The Insolvency Service guidance states that misconduct is flagged upon unlawful name reuse or debt evasion. They claim to pursue criminal sanctions for the worst cases. Yet, the statistics show that disqualification for this specific offense is extremely rare. Directors usually face bans for other reasons, such as general mismanagement or failure to keep books, rather than the specific act of phoenixing.

Future Crackdowns

Computers detect patterns that human investigators often ignore. The sheer volume of data involved in corporate insolvencies has historically overwhelmed regulators, but technology is shifting the balance.

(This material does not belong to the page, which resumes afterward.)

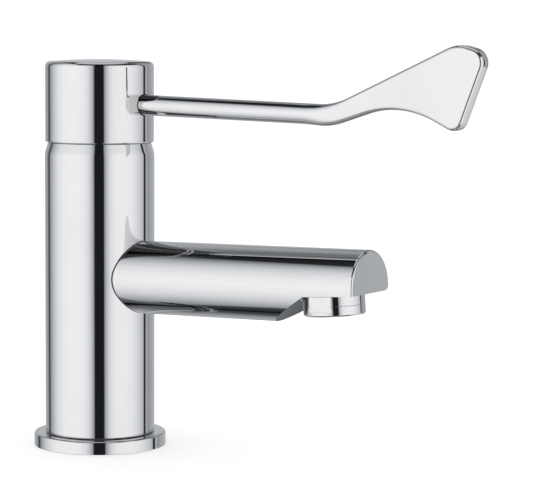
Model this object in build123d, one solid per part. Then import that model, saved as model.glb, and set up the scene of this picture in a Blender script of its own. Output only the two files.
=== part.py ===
from build123d import *
import math
import os

# Elbow lever tap, millimetres and degrees.
# The spout points along +X, the deck is the plane Z = 0, and the column's axis is the Z axis.

# Clearances
seat_clearance = 0.05
thread_clearance = 0.1
running_clearance = 0.05
loose_clearance = 0.3
slide_gap = 0.1
overrun = 2.0

# Cartridge, the standard size that the column is built round
cartridge_radius = 17.4
cartridge_clearance = 0.2
cartridge_depth = 37.2
cartridge_base_height = 6.0
housing_height = 24.0
housing_wall = 3.85
housing_roof_gap = 0.2
housing_neck_wall = 6.0
housing_neck_height = 11.0

# Column
column_height = 125.2
column_wall = 3.8
shoulder_height = 5.7
shoulder_inset = 1.3
foot_inset = 2.0

# Base ring and its gasket
base_ring_overhang = 4.7
base_ring_height = 5.4
base_ring_edge_fillet = 0.6
gasket_margin = 1.9
gasket_width = 2.4
gasket_height = 1.6

# Sockets in the underside: two inlets (M10 x 1) and the fixing stud (M8)
inlet_spread_angle = 138.8
inlet_socket_radius = 4.5
inlet_socket_depth = 12.0
stud_offset = 11.0
stud_socket_radius = 3.4
stud_socket_depth = 15.0

# Nut that holds the cartridge down
nut_thread_depth = 1.2
nut_height = 7.0
nut_play = 0.4
nut_notch_width = 3.0
nut_notch_depth = 2.0
nut_notch_count = 6

# Ports, discs and seals
inlet_port_radius = 3.2
inlet_inset = 0.4
outlet_port_radius = 3.6
seal_ring_radius = 4.2
seal_section_radius = 0.75
seal_section_sides = 8
pin_rim_distance = 3.9
pin_angle = 35.0
pin_radius = 1.4
pin_height = 2.2
disc_height = 3.5
disc_ring_clearance = 0.5
disc_key_width = 3.0
disc_key_depth = 1.6
disc_key_height = 1.6
port_land = 2.0
port_width = 5.2
cold_port_start = 119.0
cold_port_end = 157.0
hot_port_start = 163.0
hot_port_end = 202.0
lobe_angle = 97.0
lobe_half_span = 18.0
lobe_depth = 1.8
carrier_height = 5.0
carrier_floor = 1.0

# Spindle
spindle_radius = 5.0
spindle_square = 7.0
spindle_square_length = 18.0
spindle_seal_lift = 6.0
spindle_seal_section = 0.9

# Turn stop
turn_range = 100.0
stop_start_angle = 200.0
stop_lug_span = 30.0
stop_play_angle = 1.0
stop_ring_width = 4.45
stop_ring_height = 3.0
stop_ring_lift = 0.1
stop_lug_width = 2.6

# Slide ring in the gap under the cap
slide_ring_inset = 1.4
slide_ring_thickness = 0.5
slide_ring_width = 1.9

# Cap
cap_step = 0.2
cap_height = 33.5
cap_dome_rise = 1.1
cap_top_fillet = 1.4
cap_bottom_fillet = 1.4
cap_wall = 2.9
cap_roof_thickness = 5.3

# Hub in the cap
hub_wall = 7.0
hub_lift = 2.2
hub_flange_height = 3.0
hub_spigot_radius = 8.0
hub_spigot_height = 2.0
lever_thread_radius = 3.9
lever_thread_start = 0.8
grub_screw_radius = 2.4
grub_screw_length = 9.0
grub_screw_hex = 2.5
grub_screw_hex_depth = 2.6
plug_radius = 2.8
plug_thickness = 1.6

# Lever: a round rod that blends into a fish-tail plate, drawn level and tipped down by its slope.
# The paddle's corners are shares of its length and rise, counted from the neck on the rod's axis.
lever_rise = 15.6
lever_slope = 1.27
rod_root_radius = 4.2
rod_taper = 0.13
rod_shoulder_inset = 0.8
neck_reach = 111.6
throat_setback = 2.0
throat_drop = 0.48
paddle_length = 64.1
paddle_rise = 29.1
paddle_corner_shares = ((0.824, 1.0), (1.0, 0.883), (0.827, -0.146), (0.445, 0.231))
paddle_radius_shares = (0.5, 0.25, 0.072, 0.037, 0.62, 0.37)
plate_thickness = 6.6
plate_edge_fillet = 0.8
blend_lead = 13.6
blend_length = 22.0
blend_side_angle = 14.0
blend_shares = (
    (0.0, 0.0, 0.0),
    (0.25, 0.15, 0.2),
    (0.5, 0.5, 0.5),
    (0.75, 0.85, 0.8),
)

# Aerator, the standard M24 size that the spout's end is built round
aerator_radius = 12.1
aerator_length = 8.1
aerator_edge_chamfer = 0.5
aerator_flat_depth = 0.95
aerator_flat_end = 1.7
aerator_collar_step = 0.6
aerator_thread_length = 6.5
aerator_sleeve_wall = 1.8
aerator_lip_width = 0.8
aerator_lip_thickness = 1.0
washer_width = 3.1
washer_thickness = 1.5
insert_wall = 1.6
insert_plate = 1.4
insert_hole_radius = 0.9
insert_hole_count = 10
insert_circle_share = 0.7
grid_thickness = 1.6
grid_pitch = 2.5
grid_hole_radius = 1.05

# Spout, drawn level and tipped up by its slope
spout_drop = 17.62
spout_slope = 1.25
spout_length = 127.7
spout_wall = 2.6
spout_root_widening = 0.9
spout_root_heightening = 0.15
spout_end_fillet = 0.6
spout_spigot_step = 3.35
spout_spigot_length = 13.5
waterway_radius = 8.0
waterway_setback = 29.4
channel_radius = 5.4
channel_wall = 3.7

# Outlet: the flat underside and the facet before it
outlet_end_wall = 4.2
outlet_drop = 2.81
outlet_tilt = 4.0
facet_offset = 5.6
facet_angle = 32.5

# Radii that follow the cartridge
bore_radius = cartridge_radius + cartridge_clearance
nut_thread_radius = cartridge_radius + nut_thread_depth
column_radius = nut_thread_radius + thread_clearance + column_wall
foot_radius = column_radius - foot_inset
base_ring_radius = column_radius + base_ring_overhang
gasket_outer_radius = base_ring_radius - gasket_margin
gasket_inner_radius = gasket_outer_radius - gasket_width
cap_radius = column_radius - cap_step
slide_ring_radius = cap_radius - slide_ring_inset
disc_radius = cartridge_radius - housing_wall - disc_ring_clearance - seat_clearance
port_outer_radius = disc_radius - port_land
port_inner_radius = port_outer_radius - port_width
inlet_circle_radius = port_outer_radius - inlet_inset
pin_circle_radius = cartridge_radius - pin_rim_distance
housing_neck_radius = spindle_radius + housing_neck_wall
nut_bore_radius = housing_neck_radius + nut_play
stop_ring_radius = housing_neck_radius + seat_clearance + stop_ring_width
hub_radius = spindle_radius + hub_wall
hub_flange_radius = stop_ring_radius - loose_clearance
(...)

A report by Hogan Lovells details the Insolvency Service's "Intelligence Roadmap" for 2026–2031, which focuses on investment in a new intelligence database and AI tools to map how corporate structures are misused. Algorithms analyze patterns across thousands of companies to flag suspicious behavior that human auditors might miss.

This strategy aims to prioritize the abuse of phoenixing. The goal is to move from reactive investigation to proactive detection. If a director has a history of dissolving companies and reopening them, data analysis will highlight this trend immediately.

For now, the recruitment sector remains a hotspot for this activity. But the window for easy debt shedding may be closing. As the government tightens its grip on data, the days of the "invisible" corporate reset are numbered.

The Cycle Continues

The tension between saving a business and paying what is owed defines the current environment of UK recruitment. Phoenixing companies allows for job preservation and continuity, but it levies a heavy tax on the rest of the economy. Cases like Russell Taylor and Silven demonstrate how easily debts can be discarded while operations continue. Until enforcement catches up with the sophisticated legal structures used by these firms, the cycle of debt shedding and rebirth will likely persist. The tools for a crackdown exist, but without consistent application, the taxpayer will continue to fund the survival of failing private enterprises.